**Stated goal**
Copy down all of the data underneath, exactly as shown.

**Data extract**
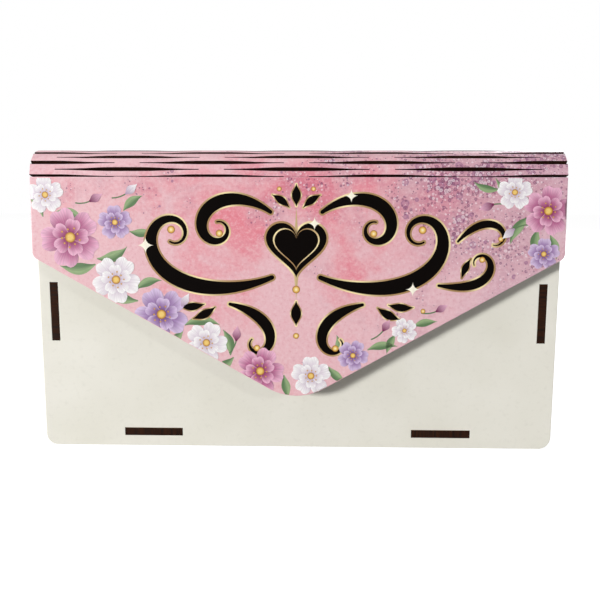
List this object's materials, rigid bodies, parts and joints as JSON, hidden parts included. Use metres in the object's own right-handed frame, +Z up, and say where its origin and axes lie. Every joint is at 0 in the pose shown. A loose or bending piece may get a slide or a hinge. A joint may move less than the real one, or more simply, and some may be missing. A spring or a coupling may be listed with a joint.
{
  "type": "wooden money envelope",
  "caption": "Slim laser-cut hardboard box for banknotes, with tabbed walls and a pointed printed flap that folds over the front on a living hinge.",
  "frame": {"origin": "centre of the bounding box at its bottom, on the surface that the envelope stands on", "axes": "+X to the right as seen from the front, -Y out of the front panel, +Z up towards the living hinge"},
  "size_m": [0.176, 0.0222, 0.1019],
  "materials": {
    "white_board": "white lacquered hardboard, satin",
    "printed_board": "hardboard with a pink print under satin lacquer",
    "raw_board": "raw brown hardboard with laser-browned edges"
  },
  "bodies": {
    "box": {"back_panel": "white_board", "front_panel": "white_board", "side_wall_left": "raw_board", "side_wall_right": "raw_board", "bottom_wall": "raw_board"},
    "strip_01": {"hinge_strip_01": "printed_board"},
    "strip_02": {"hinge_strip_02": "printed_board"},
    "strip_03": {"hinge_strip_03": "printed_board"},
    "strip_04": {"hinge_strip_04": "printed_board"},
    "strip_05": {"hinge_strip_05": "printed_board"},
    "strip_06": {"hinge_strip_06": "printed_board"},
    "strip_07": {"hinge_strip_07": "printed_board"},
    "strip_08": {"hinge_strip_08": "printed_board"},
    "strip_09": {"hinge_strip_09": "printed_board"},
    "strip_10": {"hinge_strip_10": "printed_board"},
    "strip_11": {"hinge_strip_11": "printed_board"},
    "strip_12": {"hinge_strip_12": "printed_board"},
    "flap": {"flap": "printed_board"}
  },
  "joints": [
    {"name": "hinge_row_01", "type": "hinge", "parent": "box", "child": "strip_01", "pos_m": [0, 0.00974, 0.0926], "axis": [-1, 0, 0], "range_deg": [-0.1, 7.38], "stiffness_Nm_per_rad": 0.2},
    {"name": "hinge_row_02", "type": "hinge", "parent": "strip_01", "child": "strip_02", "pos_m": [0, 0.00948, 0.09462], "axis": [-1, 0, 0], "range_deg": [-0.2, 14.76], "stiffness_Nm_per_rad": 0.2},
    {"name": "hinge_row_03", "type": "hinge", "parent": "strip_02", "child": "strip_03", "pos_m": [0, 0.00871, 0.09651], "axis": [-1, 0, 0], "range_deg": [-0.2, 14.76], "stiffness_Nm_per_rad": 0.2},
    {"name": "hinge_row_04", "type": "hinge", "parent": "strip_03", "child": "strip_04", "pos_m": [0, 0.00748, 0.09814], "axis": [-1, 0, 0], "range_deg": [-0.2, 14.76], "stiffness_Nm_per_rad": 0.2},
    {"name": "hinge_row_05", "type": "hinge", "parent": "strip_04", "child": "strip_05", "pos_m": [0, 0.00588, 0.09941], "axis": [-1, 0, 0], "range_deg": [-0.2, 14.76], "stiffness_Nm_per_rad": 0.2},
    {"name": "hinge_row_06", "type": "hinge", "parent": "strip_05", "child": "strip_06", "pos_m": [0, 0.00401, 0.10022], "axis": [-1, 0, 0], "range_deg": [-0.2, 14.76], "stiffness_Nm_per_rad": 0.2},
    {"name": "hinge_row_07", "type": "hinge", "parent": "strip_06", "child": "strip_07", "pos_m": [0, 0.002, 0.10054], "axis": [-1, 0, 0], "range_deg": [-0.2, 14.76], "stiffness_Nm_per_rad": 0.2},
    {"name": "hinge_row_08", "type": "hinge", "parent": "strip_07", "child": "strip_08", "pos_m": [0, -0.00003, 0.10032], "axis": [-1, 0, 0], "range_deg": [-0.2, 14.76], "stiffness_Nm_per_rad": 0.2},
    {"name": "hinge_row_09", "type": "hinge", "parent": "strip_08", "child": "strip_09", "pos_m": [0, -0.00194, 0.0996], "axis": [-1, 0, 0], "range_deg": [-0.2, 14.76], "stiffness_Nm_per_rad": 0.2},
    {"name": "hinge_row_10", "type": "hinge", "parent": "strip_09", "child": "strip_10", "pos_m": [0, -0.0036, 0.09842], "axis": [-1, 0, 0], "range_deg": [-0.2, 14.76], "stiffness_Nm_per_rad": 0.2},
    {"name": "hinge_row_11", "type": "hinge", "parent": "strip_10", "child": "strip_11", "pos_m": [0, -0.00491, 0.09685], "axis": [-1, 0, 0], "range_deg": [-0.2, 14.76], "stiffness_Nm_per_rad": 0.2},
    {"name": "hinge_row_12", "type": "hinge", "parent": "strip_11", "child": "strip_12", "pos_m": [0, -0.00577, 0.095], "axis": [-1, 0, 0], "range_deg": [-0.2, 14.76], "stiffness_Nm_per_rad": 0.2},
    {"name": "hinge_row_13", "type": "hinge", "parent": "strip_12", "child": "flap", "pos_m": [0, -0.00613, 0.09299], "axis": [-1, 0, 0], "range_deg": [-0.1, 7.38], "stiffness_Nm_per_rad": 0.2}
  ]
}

**Written solution**
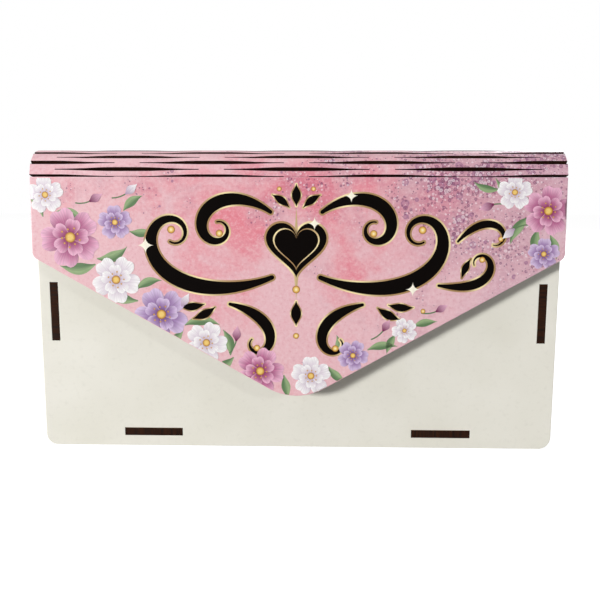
List this object's materials, rigid bodies, parts and joints as JSON, hidden parts included. Use metres in the object's own right-handed frame, +Z up, and say where its origin and axes lie. Every joint is at 0 in the pose shown. A loose or bending piece may get a slide or a hinge. A joint may move less than the real one, or more simply, and some may be missing. A spring or a coupling may be listed with a joint.
{
  "type": "wooden money envelope",
  "caption": "Slim laser-cut hardboard box for banknotes, with tabbed walls and a pointed printed flap that folds over the front on a living hinge.",
  "frame": {"origin": "centre of the bounding box at its bottom, on the surface that the envelope stands on", "axes": "+X to the right as seen from the front, -Y out of the front panel, +Z up towards the living hinge"},
  "size_m": [0.176, 0.0222, 0.1019],
  "materials": {
    "white_board": "white lacquered hardboard, satin",
    "printed_board": "hardboard with a pink print under satin lacquer",
    "raw_board": "raw brown hardboard with laser-browned edges"
  },
  "bodies": {
    "box": {"back_panel": "white_board", "front_panel": "white_board", "side_wall_left": "raw_board", "side_wall_right": "raw_board", "bottom_wall": "raw_board"},
    "strip_01": {"hinge_strip_01": "printed_board"},
    "strip_02": {"hinge_strip_02": "printed_board"},
    "strip_03": {"hinge_strip_03": "printed_board"},
    "strip_04": {"hinge_strip_04": "printed_board"},
    "strip_05": {"hinge_strip_05": "printed_board"},
    "strip_06": {"hinge_strip_06": "printed_board"},
    "strip_07": {"hinge_strip_07": "printed_board"},
    "strip_08": {"hinge_strip_08": "printed_board"},
    "strip_09": {"hinge_strip_09": "printed_board"},
    "strip_10": {"hinge_strip_10": "printed_board"},
    "strip_11": {"hinge_strip_11": "printed_board"},
    "strip_12": {"hinge_strip_12": "printed_board"},
    "flap": {"flap": "printed_board"}
  },
  "joints": [
    {"name": "hinge_row_01", "type": "hinge", "parent": "box", "child": "strip_01", "pos_m": [0, 0.00974, 0.0926], "axis": [-1, 0, 0], "range_deg": [-0.1, 7.38], "stiffness_Nm_per_rad": 0.2},
    {"name": "hinge_row_02", "type": "hinge", "parent": "strip_01", "child": "strip_02", "pos_m": [0, 0.00948, 0.09462], "axis": [-1, 0, 0], "range_deg": [-0.2, 14.76], "stiffness_Nm_per_rad": 0.2},
    {"name": "hinge_row_03", "type": "hinge", "parent": "strip_02", "child": "strip_03", "pos_m": [0, 0.00871, 0.09651], "axis": [-1, 0, 0], "range_deg": [-0.2, 14.76], "stiffness_Nm_per_rad": 0.2},
    {"name": "hinge_row_04", "type": "hinge", "parent": "strip_03", "child": "strip_04", "pos_m": [0, 0.00748, 0.09814], "axis": [-1, 0, 0], "range_deg": [-0.2, 14.76], "stiffness_Nm_per_rad": 0.2},
    {"name": "hinge_row_05", "type": "hinge", "parent": "strip_04", "child": "strip_05", "pos_m": [0, 0.00588, 0.09941], "axis": [-1, 0, 0], "range_deg": [-0.2, 14.76], "stiffness_Nm_per_rad": 0.2},
    {"name": "hinge_row_06", "type": "hinge", "parent": "strip_05", "child": "strip_06", "pos_m": [0, 0.00401, 0.10022], "axis": [-1, 0, 0], "range_deg": [-0.2, 14.76], "stiffness_Nm_per_rad": 0.2},
    {"name": "hinge_row_07", "type": "hinge", "parent": "strip_06", "child": "strip_07", "pos_m": [0, 0.002, 0.10054], "axis": [-1, 0, 0], "range_deg": [-0.2, 14.76], "stiffness_Nm_per_rad": 0.2},
    {"name": "hinge_row_08", "type": "hinge", "parent": "strip_07", "child": "strip_08", "pos_m": [0, -0.00003, 0.10032], "axis": [-1, 0, 0], "range_deg": [-0.2, 14.76], "stiffness_Nm_per_rad": 0.2},
    {"name": "hinge_row_09", "type": "hinge", "parent": "strip_08", "child": "strip_09", "pos_m": [0, -0.00194, 0.0996], "axis": [-1, 0, 0], "range_deg": [-0.2, 14.76], "stiffness_Nm_per_rad": 0.2},
    {"name": "hinge_row_10", "type": "hinge", "parent": "strip_09", "child": "strip_10", "pos_m": [0, -0.0036, 0.09842], "axis": [-1, 0, 0], "range_deg": [-0.2, 14.76], "stiffness_Nm_per_rad": 0.2},
    {"name": "hinge_row_11", "type": "hinge", "parent": "strip_10", "child": "strip_11", "pos_m": [0, -0.00491, 0.09685], "axis": [-1, 0, 0], "range_deg": [-0.2, 14.76], "stiffness_Nm_per_rad": 0.2},
    {"name": "hinge_row_12", "type": "hinge", "parent": "strip_11", "child": "strip_12", "pos_m": [0, -0.00577, 0.095], "axis": [-1, 0, 0], "range_deg": [-0.2, 14.76], "stiffness_Nm_per_rad": 0.2},
    {"name": "hinge_row_13", "type": "hinge", "parent": "strip_12", "child": "flap", "pos_m": [0, -0.00613, 0.09299], "axis": [-1, 0, 0], "range_deg": [-0.1, 7.38], "stiffness_Nm_per_rad": 0.2}
  ]
}